AI marches through our lives step-by-baby-steps – from the world of autonomous vehicles and on to the creative arts.
If you want to find out about Jukedeck – don’t bother going to their website – currently the message on the homepage reads: “Jukedeck is offline. We can’t tell you more just yet, but we’re looking forward to continuing to fuel creativity using musical AI!”
Jukedeck is based on state-of-the-art technology they are building that brings artificial intelligence to music composition and production.
But if you dig around, for example at crunchbase, a web-based tech database of companies and executives, you’ll find this explanation of what Jukedeck’s stated mission is: “Jukedeck is developing an artificially intelligent music composer – a system that writes original music completely on its own. Jukedeck is based on state-of-the-art technology they are building that brings artificial intelligence to music composition and production. They are training deep neural networks to understand music composition at a granular level, so that they can build tools to aid creativity.”
The reason it even came to my attention was the news that Tiktok had recently acquired Jukedeck. To bring you up to speed on TikTok – its parent company is ByteDance, a tech company based in mainland China which was valued last fall at over 75 billion dollars. Bytedance has invested heavily in artificial intelligence. TikTok is free and advertising based, it has been downloaded over a billion times since being launched in 2017, and has more monthly users than either Snapchat or Twitter. TikTok’s user-base skews very young — junior high school — but that may all change when and if it incorporates Jukedeck’s technology.
“TIK TOK MEMES that hit harder than my ex girlfriend.” A miscellanious collection of tik tok examples.

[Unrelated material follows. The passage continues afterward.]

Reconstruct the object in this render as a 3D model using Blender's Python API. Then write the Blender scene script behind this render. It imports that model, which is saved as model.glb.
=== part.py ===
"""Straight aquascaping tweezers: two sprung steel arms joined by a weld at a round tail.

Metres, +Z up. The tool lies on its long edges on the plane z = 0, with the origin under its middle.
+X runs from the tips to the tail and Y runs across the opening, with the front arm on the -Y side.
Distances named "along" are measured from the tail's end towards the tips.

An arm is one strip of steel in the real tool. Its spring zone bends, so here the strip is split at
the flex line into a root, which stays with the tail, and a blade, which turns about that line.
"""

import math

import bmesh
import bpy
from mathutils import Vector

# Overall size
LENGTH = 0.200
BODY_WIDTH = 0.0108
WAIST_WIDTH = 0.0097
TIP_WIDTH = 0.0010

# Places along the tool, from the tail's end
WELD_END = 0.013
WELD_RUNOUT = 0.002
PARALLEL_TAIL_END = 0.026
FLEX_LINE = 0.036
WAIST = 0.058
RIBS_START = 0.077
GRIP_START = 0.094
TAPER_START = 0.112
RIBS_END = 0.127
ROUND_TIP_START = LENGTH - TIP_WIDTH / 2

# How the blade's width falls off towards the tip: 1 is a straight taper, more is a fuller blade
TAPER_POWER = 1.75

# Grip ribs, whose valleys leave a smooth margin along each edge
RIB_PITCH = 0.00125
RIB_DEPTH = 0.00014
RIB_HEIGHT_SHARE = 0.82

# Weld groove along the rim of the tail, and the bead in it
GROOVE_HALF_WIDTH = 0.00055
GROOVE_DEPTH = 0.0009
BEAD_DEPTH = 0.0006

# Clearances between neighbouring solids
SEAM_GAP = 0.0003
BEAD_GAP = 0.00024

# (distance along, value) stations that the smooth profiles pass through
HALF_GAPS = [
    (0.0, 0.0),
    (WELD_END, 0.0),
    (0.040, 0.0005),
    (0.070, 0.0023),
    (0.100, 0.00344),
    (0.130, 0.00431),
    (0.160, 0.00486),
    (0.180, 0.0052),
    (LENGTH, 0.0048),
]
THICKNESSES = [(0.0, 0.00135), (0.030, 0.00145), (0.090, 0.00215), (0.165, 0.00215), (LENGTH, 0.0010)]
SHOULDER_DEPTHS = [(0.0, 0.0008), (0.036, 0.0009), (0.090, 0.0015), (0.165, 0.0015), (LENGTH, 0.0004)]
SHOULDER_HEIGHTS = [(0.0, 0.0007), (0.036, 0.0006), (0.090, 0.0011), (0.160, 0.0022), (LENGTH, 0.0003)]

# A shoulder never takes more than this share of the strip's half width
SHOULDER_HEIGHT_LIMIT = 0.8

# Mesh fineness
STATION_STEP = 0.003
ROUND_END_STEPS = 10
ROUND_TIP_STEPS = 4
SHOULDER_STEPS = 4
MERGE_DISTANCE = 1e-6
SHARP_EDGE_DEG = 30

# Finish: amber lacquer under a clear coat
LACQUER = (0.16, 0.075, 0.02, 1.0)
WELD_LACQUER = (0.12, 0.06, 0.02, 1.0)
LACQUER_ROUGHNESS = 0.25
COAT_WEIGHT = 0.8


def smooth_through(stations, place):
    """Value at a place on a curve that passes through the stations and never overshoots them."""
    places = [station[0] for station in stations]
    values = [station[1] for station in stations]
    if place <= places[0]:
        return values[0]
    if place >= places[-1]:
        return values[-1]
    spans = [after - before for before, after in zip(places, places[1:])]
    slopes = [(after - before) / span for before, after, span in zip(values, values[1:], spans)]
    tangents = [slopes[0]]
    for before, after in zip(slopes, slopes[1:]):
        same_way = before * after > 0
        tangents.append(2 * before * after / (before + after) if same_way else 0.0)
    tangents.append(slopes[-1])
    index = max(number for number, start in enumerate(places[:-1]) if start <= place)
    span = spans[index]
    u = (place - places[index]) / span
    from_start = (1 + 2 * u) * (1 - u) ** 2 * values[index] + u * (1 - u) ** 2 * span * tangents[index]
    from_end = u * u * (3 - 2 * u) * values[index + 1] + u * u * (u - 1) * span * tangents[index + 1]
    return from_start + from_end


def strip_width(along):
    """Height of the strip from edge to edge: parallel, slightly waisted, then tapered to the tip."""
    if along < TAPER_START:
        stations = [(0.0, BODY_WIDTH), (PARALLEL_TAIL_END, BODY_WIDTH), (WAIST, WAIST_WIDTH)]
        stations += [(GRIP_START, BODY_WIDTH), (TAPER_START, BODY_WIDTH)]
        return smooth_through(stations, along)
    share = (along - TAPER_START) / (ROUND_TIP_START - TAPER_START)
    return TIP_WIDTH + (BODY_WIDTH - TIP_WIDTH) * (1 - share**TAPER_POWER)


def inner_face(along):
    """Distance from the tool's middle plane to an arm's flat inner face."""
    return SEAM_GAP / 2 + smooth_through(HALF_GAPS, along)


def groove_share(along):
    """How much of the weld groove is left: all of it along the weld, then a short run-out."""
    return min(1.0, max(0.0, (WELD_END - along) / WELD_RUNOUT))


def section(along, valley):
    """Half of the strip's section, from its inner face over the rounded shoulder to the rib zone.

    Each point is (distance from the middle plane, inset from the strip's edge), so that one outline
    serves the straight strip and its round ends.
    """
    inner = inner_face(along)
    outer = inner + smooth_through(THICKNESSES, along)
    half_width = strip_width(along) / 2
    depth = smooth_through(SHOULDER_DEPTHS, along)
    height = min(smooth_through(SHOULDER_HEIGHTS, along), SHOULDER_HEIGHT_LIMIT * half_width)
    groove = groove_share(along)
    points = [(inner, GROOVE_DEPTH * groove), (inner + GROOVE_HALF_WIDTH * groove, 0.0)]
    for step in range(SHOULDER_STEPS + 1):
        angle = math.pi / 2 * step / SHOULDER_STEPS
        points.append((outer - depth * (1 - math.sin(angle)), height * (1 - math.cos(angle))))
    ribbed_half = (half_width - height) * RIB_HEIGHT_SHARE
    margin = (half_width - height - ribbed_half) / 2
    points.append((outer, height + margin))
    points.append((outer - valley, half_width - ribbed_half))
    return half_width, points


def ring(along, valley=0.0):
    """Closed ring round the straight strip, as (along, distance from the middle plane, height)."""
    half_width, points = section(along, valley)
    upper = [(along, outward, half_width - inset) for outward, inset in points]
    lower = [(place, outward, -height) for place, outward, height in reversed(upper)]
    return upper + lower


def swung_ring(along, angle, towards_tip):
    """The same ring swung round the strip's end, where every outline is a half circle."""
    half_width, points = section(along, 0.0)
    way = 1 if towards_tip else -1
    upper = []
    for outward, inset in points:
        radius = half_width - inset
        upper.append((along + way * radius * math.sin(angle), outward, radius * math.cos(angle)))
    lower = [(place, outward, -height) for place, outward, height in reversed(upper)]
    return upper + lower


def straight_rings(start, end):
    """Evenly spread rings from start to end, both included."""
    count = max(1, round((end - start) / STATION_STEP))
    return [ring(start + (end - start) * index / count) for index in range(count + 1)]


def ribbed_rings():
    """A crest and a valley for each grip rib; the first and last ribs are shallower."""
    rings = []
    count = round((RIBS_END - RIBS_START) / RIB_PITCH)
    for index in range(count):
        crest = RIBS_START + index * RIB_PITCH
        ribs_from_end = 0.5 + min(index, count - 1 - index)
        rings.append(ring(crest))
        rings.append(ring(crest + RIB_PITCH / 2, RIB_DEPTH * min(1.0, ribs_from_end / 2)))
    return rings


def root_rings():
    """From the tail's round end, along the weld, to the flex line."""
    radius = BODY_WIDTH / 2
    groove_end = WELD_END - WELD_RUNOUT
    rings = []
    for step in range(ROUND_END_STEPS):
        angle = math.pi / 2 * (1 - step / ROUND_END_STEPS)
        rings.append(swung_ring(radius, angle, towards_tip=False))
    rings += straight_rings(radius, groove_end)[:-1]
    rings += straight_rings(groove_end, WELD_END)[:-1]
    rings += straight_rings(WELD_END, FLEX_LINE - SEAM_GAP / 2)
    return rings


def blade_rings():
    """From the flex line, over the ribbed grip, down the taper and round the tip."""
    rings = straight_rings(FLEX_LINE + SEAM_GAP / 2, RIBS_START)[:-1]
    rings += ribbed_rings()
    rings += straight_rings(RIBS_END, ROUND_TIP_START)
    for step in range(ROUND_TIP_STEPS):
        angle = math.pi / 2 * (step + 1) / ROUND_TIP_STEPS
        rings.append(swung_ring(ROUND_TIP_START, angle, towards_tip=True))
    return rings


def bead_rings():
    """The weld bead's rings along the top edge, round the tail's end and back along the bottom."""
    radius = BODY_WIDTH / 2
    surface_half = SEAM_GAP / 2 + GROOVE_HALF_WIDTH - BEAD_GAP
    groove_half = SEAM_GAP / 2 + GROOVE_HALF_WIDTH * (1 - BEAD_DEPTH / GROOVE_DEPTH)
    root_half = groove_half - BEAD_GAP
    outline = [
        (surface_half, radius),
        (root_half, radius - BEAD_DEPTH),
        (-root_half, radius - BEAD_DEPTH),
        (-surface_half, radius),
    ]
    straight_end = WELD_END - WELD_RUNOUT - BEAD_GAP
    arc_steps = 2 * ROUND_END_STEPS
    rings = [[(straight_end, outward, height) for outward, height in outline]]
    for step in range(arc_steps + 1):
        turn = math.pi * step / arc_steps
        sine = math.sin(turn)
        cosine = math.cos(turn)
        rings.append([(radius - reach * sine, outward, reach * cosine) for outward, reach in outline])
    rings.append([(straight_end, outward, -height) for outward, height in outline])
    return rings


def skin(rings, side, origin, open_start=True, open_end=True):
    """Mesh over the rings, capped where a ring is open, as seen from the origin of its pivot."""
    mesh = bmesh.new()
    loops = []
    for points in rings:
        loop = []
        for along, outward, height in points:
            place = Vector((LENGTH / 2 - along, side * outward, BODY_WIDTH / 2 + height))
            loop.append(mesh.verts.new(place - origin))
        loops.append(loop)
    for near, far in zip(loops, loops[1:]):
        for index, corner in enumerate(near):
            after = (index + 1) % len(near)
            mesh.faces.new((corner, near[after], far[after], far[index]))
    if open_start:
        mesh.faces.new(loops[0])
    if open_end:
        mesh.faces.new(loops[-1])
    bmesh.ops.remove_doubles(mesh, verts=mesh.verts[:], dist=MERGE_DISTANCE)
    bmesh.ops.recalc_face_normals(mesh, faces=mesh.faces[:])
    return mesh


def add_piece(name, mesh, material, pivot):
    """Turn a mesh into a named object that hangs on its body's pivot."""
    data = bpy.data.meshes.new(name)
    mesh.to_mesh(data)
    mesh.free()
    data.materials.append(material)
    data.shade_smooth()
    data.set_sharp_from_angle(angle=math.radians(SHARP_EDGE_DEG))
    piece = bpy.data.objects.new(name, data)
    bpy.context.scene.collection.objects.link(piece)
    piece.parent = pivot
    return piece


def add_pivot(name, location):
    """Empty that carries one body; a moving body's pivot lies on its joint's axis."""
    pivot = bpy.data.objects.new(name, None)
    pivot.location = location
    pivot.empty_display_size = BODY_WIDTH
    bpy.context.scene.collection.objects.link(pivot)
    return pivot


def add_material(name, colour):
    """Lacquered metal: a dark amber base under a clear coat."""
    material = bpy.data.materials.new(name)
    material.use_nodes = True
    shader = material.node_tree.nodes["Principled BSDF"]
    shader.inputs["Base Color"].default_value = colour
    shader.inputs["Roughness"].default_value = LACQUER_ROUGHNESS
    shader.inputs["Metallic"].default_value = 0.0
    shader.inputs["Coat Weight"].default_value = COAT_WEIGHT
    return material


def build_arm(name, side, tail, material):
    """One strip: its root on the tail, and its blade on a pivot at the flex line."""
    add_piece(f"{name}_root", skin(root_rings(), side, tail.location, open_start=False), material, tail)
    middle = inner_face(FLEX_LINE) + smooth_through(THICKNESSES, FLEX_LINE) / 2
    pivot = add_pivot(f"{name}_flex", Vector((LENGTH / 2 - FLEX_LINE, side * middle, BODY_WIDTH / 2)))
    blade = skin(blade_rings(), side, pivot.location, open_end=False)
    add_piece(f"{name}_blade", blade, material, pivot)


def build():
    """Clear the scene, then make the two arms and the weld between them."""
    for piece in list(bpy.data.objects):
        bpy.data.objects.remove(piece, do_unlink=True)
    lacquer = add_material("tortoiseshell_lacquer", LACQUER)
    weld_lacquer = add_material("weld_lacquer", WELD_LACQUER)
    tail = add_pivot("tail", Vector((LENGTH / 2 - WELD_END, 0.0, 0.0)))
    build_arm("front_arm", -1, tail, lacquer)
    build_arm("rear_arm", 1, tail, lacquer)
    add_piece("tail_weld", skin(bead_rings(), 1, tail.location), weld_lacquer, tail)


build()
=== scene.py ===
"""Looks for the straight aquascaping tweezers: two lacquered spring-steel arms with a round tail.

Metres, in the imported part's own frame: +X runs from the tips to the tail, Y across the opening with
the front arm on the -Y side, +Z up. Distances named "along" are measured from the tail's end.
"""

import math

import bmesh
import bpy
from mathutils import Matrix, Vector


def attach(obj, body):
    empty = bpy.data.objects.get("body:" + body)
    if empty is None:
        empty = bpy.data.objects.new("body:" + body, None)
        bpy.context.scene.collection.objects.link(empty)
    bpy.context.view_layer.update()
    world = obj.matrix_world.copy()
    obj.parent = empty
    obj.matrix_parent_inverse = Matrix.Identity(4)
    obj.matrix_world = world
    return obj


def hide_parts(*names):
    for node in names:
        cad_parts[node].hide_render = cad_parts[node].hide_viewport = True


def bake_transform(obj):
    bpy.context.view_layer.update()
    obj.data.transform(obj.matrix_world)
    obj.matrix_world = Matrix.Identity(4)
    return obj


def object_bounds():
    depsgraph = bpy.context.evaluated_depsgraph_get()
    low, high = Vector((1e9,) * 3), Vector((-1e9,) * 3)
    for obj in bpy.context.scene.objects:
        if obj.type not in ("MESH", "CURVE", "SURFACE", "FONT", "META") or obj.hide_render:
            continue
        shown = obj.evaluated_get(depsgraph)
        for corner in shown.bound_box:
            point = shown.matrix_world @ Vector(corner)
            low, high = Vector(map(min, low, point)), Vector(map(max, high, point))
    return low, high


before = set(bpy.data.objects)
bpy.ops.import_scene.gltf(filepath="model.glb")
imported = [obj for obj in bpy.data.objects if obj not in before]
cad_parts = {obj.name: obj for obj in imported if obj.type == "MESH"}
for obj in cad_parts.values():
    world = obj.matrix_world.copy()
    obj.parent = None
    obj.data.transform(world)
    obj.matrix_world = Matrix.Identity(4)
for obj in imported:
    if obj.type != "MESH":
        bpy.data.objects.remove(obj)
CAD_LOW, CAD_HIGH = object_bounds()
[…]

Presently TikTok is being used by some as a pop music research lab. Write a hook, post it with an accompanying animation or video clip, wait to see if it goes viral – then write the rest of the song! Once Jukedeck gets into the game – users won’t even have to write the hook, after a series of mood and tempo selections the software will “create” the composition and sooner or later a library of animation and video clips will be offered to complete the entire task for the “creator.” Bear in mind that “Old Town Road,” was launched as merely a clip of the song and eventually stayed at #1 on the Billboard Hot 100 chart for longer than any other song to date. Until now AI (artificial intelligence) has been peripheral to the music industry as a recommendation engine, “if you like this you’ll like that” in much the same way Amazon pushes alternate book choices at the buyer, or how Ebay suggests guitar accessories to the guitar buyer. But soon, will the charts be populated by songs constructed by computer code? Will the awards shows give Grammy nominations to Intel for their processing speed in generating music. I’m almost getting ready to unplug and live in a cave on Bora Bora.